==== Data provided

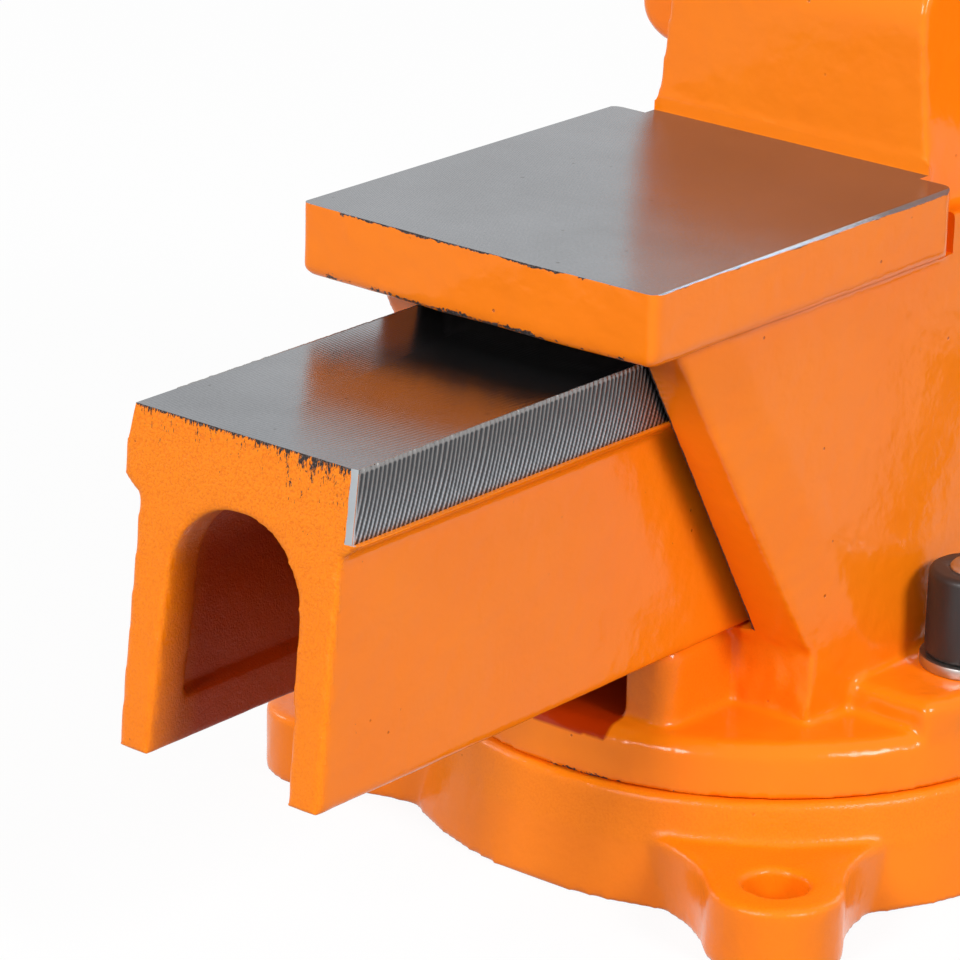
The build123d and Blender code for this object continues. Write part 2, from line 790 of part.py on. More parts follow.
for side, sign in (("left", -1), ("right", 1)):
    ball_face = bar_length / 2 + plate_chamfer - ball_bore_depth
    ball_middle = ball_face + ball_flat
    face_radius = math.sqrt(ball_radius**2 - ball_flat**2)
    with BuildPart() as bar_ball:
        with BuildSketch(Plane((0, head_middle, screw_height))):
            with BuildLine():
                ThreePointArc(
                    (sign * ball_face, face_radius),
                    (sign * ball_middle, ball_radius),
                    (sign * (ball_middle + ball_radius), 0),
                )
                Polyline(
                    (sign * (ball_middle + ball_radius), 0),
                    (sign * (ball_face + ball_bore_depth), 0),
                    (sign * (ball_face + ball_bore_depth), bar_radius + seat_gap),
                    (sign * ball_face, bar_radius + seat_gap),
                    (sign * ball_face, face_radius),
                )
            make_face()
        revolve(axis=Axis((0, head_middle, screw_height), (1, 0, 0)))
    bar_ball.part.label = f"{side}_bar_ball"
    export_step(bar_ball.part, f"parts/{side}_bar_ball.step")

# Pivot bolt and its broad washer, from below
pivot_washer_low = spigot_foot - pivot_washer_thickness
with BuildPart() as pivot_washer:
    with BuildSketch(Plane.XY.offset(pivot_washer_low)):
        Circle(pivot_washer_radius)
        Circle(pivot_thread_radius + loose_clearance, mode=Mode.SUBTRACT)
    extrude(amount=pivot_washer_thickness)
    washer_rims = pivot_washer.edges().filter_by(GeomType.CIRCLE).filter_by(
        lambda e: abs(e.radius - pivot_washer_radius) < same_place
    )
    chamfer(washer_rims, loose_clearance)
pivot_washer.part.label = "pivot_washer"
export_step(pivot_washer.part, "parts/pivot_washer.step")

with BuildPart() as pivot_bolt:
    with BuildSketch(Plane.XY.offset(pivot_washer_low - pivot_head_height)):
        RegularPolygon(pivot_head_flats / 2, 6, major_radius=False)
    extrude(amount=pivot_head_height)
    with BuildSketch(Plane.XY.offset(pivot_washer_low)):
        Circle(pivot_thread_radius)
    extrude(amount=disc_top + pivot_bolt_reach - pivot_washer_low)
    chamfer(pivot_bolt.edges().group_by(Axis.Z)[-1], plate_chamfer)
pivot_bolt.part.label = "pivot_bolt"
export_step(pivot_bolt.part, "parts/pivot_bolt.step")

# Clamp lever, pointing to the front from its own axis
with BuildPart() as clamp_lever:
    with BuildSketch():
        Circle(lever_hub_radius)
    extrude(amount=lever_hub_height)
    fillet(clamp_lever.edges().filter_by(GeomType.CIRCLE), nut_round)
    arm_start = Vector(0, 0, lever_hub_height / 2)
    arm_end = arm_start + Vector(0, -lever_reach, lever_rise)
    arm_plane = Plane(origin=arm_start, z_dir=arm_end - arm_start)
    with BuildSketch(arm_plane):
        Circle(lever_root_radius)
    with BuildSketch(arm_plane.offset((arm_end - arm_start).length)):
        Circle(lever_tip_radius)
    loft()
    with Locations(arm_end):
        Sphere(lever_ball_radius)
    with BuildSketch():
        Circle(clamp_thread_radius + running_clearance)
    extrude(amount=lever_hub_height, mode=Mode.SUBTRACT)

# Swivel clamps, one each side: T-bolt, washer and lever
for side, sign in (("left", -1), ("right", 1)):
    with BuildPart() as clamp_bolt:
        with BuildSketch(Plane.XY.offset(slot_head_roof - slide_clearance)):
            with Locations((sign * slot_radius, 0)):
                Rectangle(2 * clamp_head_half_width, 2 * clamp_head_half_width)
        extrude(amount=-clamp_head_height)
        with BuildSketch(Plane.XY.offset(slot_head_roof - slide_clearance)):
            with Locations((sign * slot_radius, 0)):
                Circle(clamp_thread_radius)
        extrude(amount=clamp_height + lever_hub_height + nut_round - slot_head_roof)
        chamfer(clamp_bolt.edges().group_by(Axis.Z)[-1], plate_chamfer)
    clamp_bolt.part.label = f"{side}_clamp_bolt"
    export_step(clamp_bolt.part, f"parts/{side}_clamp_bolt.step")
    with BuildPart() as clamp_washer:
        with BuildSketch(Plane.XY.offset(pad_top)):
            with Locations((sign * slot_radius, 0)):
                Circle(clamp_washer_radius)
                Circle(clamp_thread_radius + loose_clearance, mode=Mode.SUBTRACT)
        extrude(amount=clamp_washer_thickness)
    clamp_washer.part.label = f"{side}_clamp_washer"
    export_step(clamp_washer.part, f"parts/{side}_clamp_washer.step")
    with BuildPart() as placed_lever:
        with Locations((sign * slot_radius, 0, clamp_height)):
            add(clamp_lever.part, rotation=(0, 0, sign * lever_swing_angle))
    placed_lever.part.label = f"{side}_clamp_lever"
    export_step(placed_lever.part, f"parts/{side}_clamp_lever.step")
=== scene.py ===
"""Dresses the swivel bench vise: cast and painted iron, machined faces, hardware and a studio."""

import math

import bmesh
import bpy
import numpy as np
from bpy.props import FloatProperty, FloatVectorProperty, IntProperty, PointerProperty
from mathutils import Matrix, Vector, noise


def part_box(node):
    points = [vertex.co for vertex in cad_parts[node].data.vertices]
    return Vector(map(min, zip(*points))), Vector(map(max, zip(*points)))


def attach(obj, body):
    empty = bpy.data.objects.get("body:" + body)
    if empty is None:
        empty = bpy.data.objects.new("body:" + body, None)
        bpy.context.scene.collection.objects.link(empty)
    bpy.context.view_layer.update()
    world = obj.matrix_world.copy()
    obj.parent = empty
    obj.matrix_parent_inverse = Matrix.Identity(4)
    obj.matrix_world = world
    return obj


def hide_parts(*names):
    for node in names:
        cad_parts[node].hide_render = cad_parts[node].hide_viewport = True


bl_info = {
    "name": "Swivel bench vise",
    "version": (1, 0, 0),
    "blender": (4, 5, 0),
    "location": "View3D > Sidebar > Vise",
    "description": "Casts, paints, machines and lights a swivel bench vise",
    "category": "Add Mesh",
}

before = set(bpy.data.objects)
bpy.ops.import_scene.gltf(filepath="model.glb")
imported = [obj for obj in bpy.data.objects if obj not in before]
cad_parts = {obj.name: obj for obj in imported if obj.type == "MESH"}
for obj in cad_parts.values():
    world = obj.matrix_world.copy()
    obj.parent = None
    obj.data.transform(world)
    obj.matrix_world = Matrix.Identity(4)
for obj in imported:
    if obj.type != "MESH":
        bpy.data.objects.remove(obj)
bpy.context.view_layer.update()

MM = 0.001

# Places read from the CAD parts of model.glb, in metres
ANVIL_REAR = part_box("vise_body")[1].y
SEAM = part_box("base")[1].z
SCREW_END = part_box("lead_screw")[1].y
SLIDE_LOW, SLIDE_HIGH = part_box("moving_jaw")
COLLAR_LOW, COLLAR_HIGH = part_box("retaining_collar")
SLIDE_FOOT = SLIDE_LOW.z
SLIDE_REAR_LOW = SLIDE_HIGH.y
SCREW_HEIGHT = (COLLAR_LOW.z + COLLAR_HIGH.z) / 2

# The anvil, and the ears with which it stands out beside the jaw
ANVIL_TOP = 150 * MM
ANVIL_UNDER = ANVIL_TOP - 16 * MM
ANVIL_HALF = 46.75 * MM
ANVIL_FRONT = -5 * MM
ANVIL_CORNER = 5 * MM
ANVIL_BOW = 0.8 * MM
EAR_FRONT = -1.5 * MM
EAR_ROUND = 3.5 * MM

# The body's neck, the channel between its cheeks, and the slot between its ledges
NECK_HALF = 36.9 * MM
CHEEK_FRONT = -60 * MM
CHANNEL_REAR = 79 * MM
CHANNEL_GAP = 0.2 * MM
LEDGE_SLOT = 12.4 * MM
TABLE_RADIUS = 73.2 * MM
FOOT_RADIUS = 74.6 * MM

# The slide with its rails, its slanted rear end and its hollow
SLIDE_TOP = 127 * MM
RAIL_HEIGHT = 15 * MM
RAIL_HALF = 29.4 * MM
RAIL_SKIN = 0.4 * MM
RAIL_FLOOR = RAIL_HALF - RAIL_SKIN
RAIL_FOOT = SLIDE_TOP - RAIL_HEIGHT
SLIDE_REAR_TOP = 174.4 * MM
END_SLOPE = (SLIDE_REAR_LOW - SLIDE_REAR_TOP) / (SLIDE_TOP - SLIDE_FOOT)
CAST_LIP = 12 * MM
LIP_BULGE = 1.5 * MM
LIP_DROP = 8 * MM
CUT_EDGE = 1.6 * MM
CUT_DEPTH = 0.4 * MM
JAW_FACE = -76.4 * MM
FRONT_WALL = 20 * MM
HOLLOW_HALF = 21 * MM
HOLLOW_TOP = 115 * MM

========

Stated exercise: Within the material above, transcribe exactly the lines that run from the line holding "extrude(amount=clamp_washer_thickness)" through the line holding "bpy.data.objects.remove(obj)".

Answer to this problem:
        extrude(amount=clamp_washer_thickness)
    clamp_washer.part.label = f"{side}_clamp_washer"
    export_step(clamp_washer.part, f"parts/{side}_clamp_washer.step")
    with BuildPart() as placed_lever:
        with Locations((sign * slot_radius, 0, clamp_height)):
            add(clamp_lever.part, rotation=(0, 0, sign * lever_swing_angle))
    placed_lever.part.label = f"{side}_clamp_lever"
    export_step(placed_lever.part, f"parts/{side}_clamp_lever.step")
=== scene.py ===
"""Dresses the swivel bench vise: cast and painted iron, machined faces, hardware and a studio."""

import math

import bmesh
import bpy
import numpy as np
from bpy.props import FloatProperty, FloatVectorProperty, IntProperty, PointerProperty
from mathutils import Matrix, Vector, noise


def part_box(node):
    points = [vertex.co for vertex in cad_parts[node].data.vertices]
    return Vector(map(min, zip(*points))), Vector(map(max, zip(*points)))


def attach(obj, body):
    empty = bpy.data.objects.get("body:" + body)
    if empty is None:
        empty = bpy.data.objects.new("body:" + body, None)
        bpy.context.scene.collection.objects.link(empty)
    bpy.context.view_layer.update()
    world = obj.matrix_world.copy()
    obj.parent = empty
    obj.matrix_parent_inverse = Matrix.Identity(4)
    obj.matrix_world = world
    return obj


def hide_parts(*names):
    for node in names:
        cad_parts[node].hide_render = cad_parts[node].hide_viewport = True


bl_info = {
    "name": "Swivel bench vise",
    "version": (1, 0, 0),
    "blender": (4, 5, 0),
    "location": "View3D > Sidebar > Vise",
    "description": "Casts, paints, machines and lights a swivel bench vise",
    "category": "Add Mesh",
}

before = set(bpy.data.objects)
bpy.ops.import_scene.gltf(filepath="model.glb")
imported = [obj for obj in bpy.data.objects if obj not in before]
cad_parts = {obj.name: obj for obj in imported if obj.type == "MESH"}
for obj in cad_parts.values():
    world = obj.matrix_world.copy()
    obj.parent = None
    obj.data.transform(world)
    obj.matrix_world = Matrix.Identity(4)
for obj in imported:
    if obj.type != "MESH":
        bpy.data.objects.remove(obj)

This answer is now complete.